JeanLucEsser commented 2 years ago

Ok so do you think something's wrong on my side or could it be an issue. And if it is, may be better to wait until it is resolved before running new tests on the git deployment issue I encountered initially.

bencroker commented 2 years ago

Please test, as already discussed, using a Clear the cache ... refresh mode.

JeanLucEsser commented 2 years ago

With Clear the cache... the cached files are added and deleted correctly. You mean testing the git deploy in this configuration. Ok, will do it now.

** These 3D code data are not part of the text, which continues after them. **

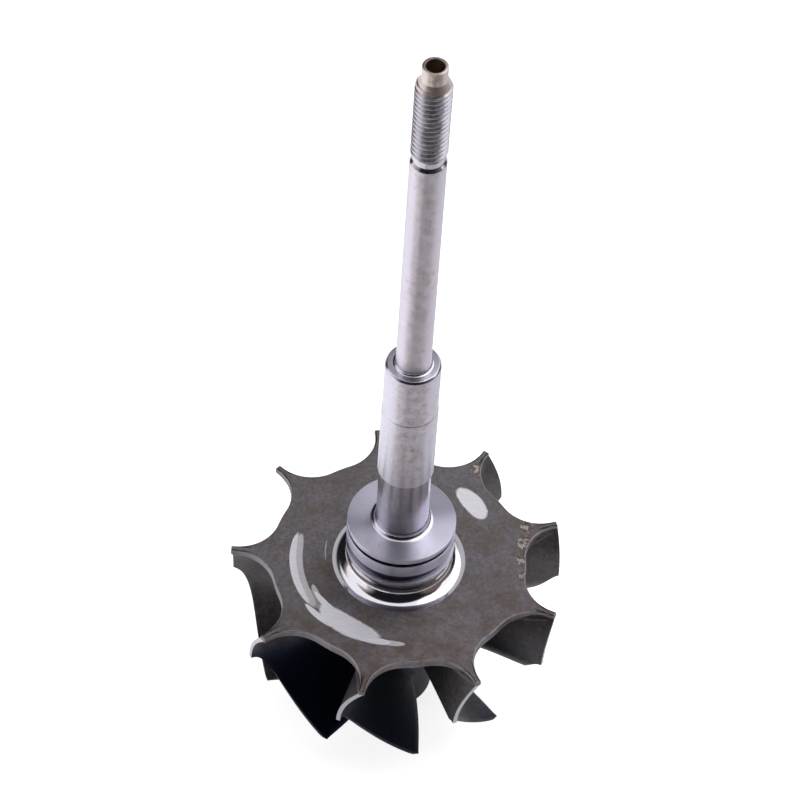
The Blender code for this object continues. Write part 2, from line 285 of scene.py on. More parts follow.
def model_casting():
    """The casting's shell, drawn out ring by ring from the boss's top over the rim to the nose."""
    casting = start_circle("wheel_casting", len(rim), cap_radius, boss_top_z)
    shell = bmesh.from_edit_mesh(casting.data)
    spoke = shell.verts.layers.int.new("spoke")
    ordered = sorted(
        shell.verts, key=lambda vert: (math.atan2(vert.co.y, vert.co.x) - first_blade_angle + 1e-6) % math.tau
    )
    for number, vert in enumerate(ordered):
        vert[spoke] = number
    for edge in shell.edges:
        edge.select = True
    bmesh.update_edit_mesh(casting.data)
    for ring in boss_rings() + rim_rings() + hub_rings():
        next_ring(ring)
    bpy.ops.mesh.edge_face_add()
    finish_shell()
    bpy.ops.object.shade_smooth()
    return casting


def new_group(name, inputs, outputs):
    """Starts a shader group, and gives what goes in and what comes out, by name."""
    group = bpy.data.node_groups.new(name, "ShaderNodeTree")
    for way, labels in (("INPUT", inputs), ("OUTPUT", outputs)):
        for label in labels:
            kind = "NodeSocketColor" if label in ("Colour", "Stain") else "NodeSocketFloat"
            group.interface.new_socket(label, in_out=way, socket_type=kind)
    return group, group.nodes.new("NodeGroupInput").outputs, group.nodes.new("NodeGroupOutput").inputs


def add_group(tree, group, values):
    """Places a shader group with all its values, and gives its outputs."""
    node = tree.nodes.new("ShaderNodeGroup")
    node.node_tree = group
    for label, value in values.items():
        node.inputs[label].default_value = (*value, 1.0) if isinstance(value, tuple) else value
    return node.outputs


def add_place(tree):
    """Place on the piece, in metres."""
    return tree.nodes.new("ShaderNodeTexCoord").outputs["Object"]


def add_split(tree, vector):
    """Splits a place or a direction into its X, Y and Z."""
    split = tree.nodes.new("ShaderNodeSeparateXYZ")
    tree.links.new(vector, split.inputs[0])
    return split.outputs


def add_attribute(tree, name):
    """Value stored on the piece's points under a name."""
    attribute = tree.nodes.new("ShaderNodeAttribute")
    attribute.attribute_name = name
    return attribute.outputs["Fac"]


def add_math(tree, operation, *values, clamp=False):
    """Works out a value from numbers and other values."""
    node = tree.nodes.new("ShaderNodeMath")
    node.operation = operation
    node.use_clamp = clamp
    for socket, value in zip(node.inputs, values):
        if isinstance(value, (int, float)):
            socket.default_value = value
        else:
            tree.links.new(value, socket)
    return node.outputs[0]


def add_noise(tree, vector, scale, detail, rough):
    """Noise whose scale counts its patches in a metre."""
    noise = tree.nodes.new("ShaderNodeTexNoise")
    noise.inputs["Scale"].default_value = scale
    noise.inputs["Detail"].default_value = detail
    noise.inputs["Roughness"].default_value = rough
    tree.links.new(vector, noise.inputs["Vector"])
    return noise.outputs["Fac"]


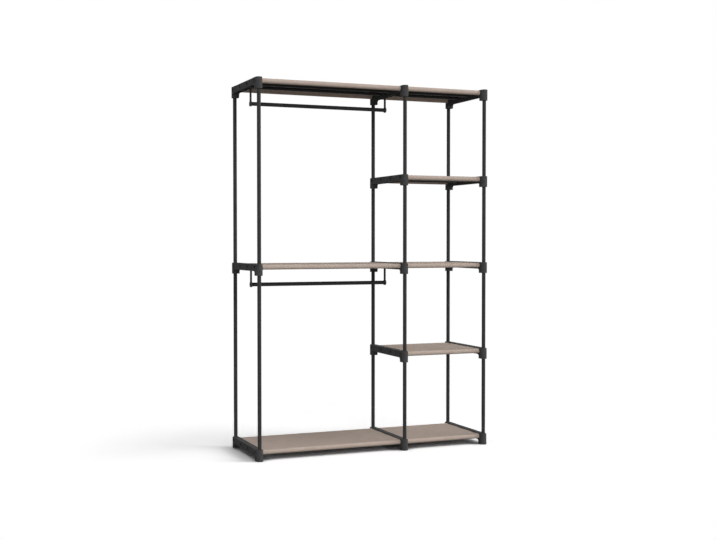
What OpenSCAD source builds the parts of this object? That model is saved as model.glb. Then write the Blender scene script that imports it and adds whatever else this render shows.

JeanLucEsser commented 2 years ago

So with Clear the cache... deployment works as it should in local (with LocalGenerator) and on my server (with HttpGenerator). I can't believe I used the wrong setting from the start, sorry about that.

Still, it should work with Expire the cache and generate in a queue job all the same which it's not. I'm not using this setting for now so it's not an issue for me. But if you need me to run some more tests on this configuration I'll be happy to.

2 last remarks:

In my nitro (docker) local environment (LocalGenerator), /index.html is never generated (only /home/index.html is) whereas on my server (HttpGenerator), /index.html is generated along with /home/index.html.

When deleting an entry Clear the cache..., the cached file is correctly deleted but the DB is not updated to reflect that (unless we do a full refresh). I would have expected to see the corresponding line in the blitz_caches table to be deleted as well to reflect the true status of the cache. I guess it is expected behavior but I was wondering why. Maybe to optimize performance by not making unnecessary queries?

bencroker commented 2 years ago

Glad to hear it's working as expected!

When deleting an entry Clear the cache..., the cached file is correctly deleted but the DB is not updated to reflect that (unless we do a full refresh). I would have expected to see the corresponding line in the blitz_caches table to be deleted as well to reflect the true status of the cache.

The database is not a one-to-one reflection of cached files, it's a bit more sophisticated than that. Fortunately, it's not something you need to care too much about as a user.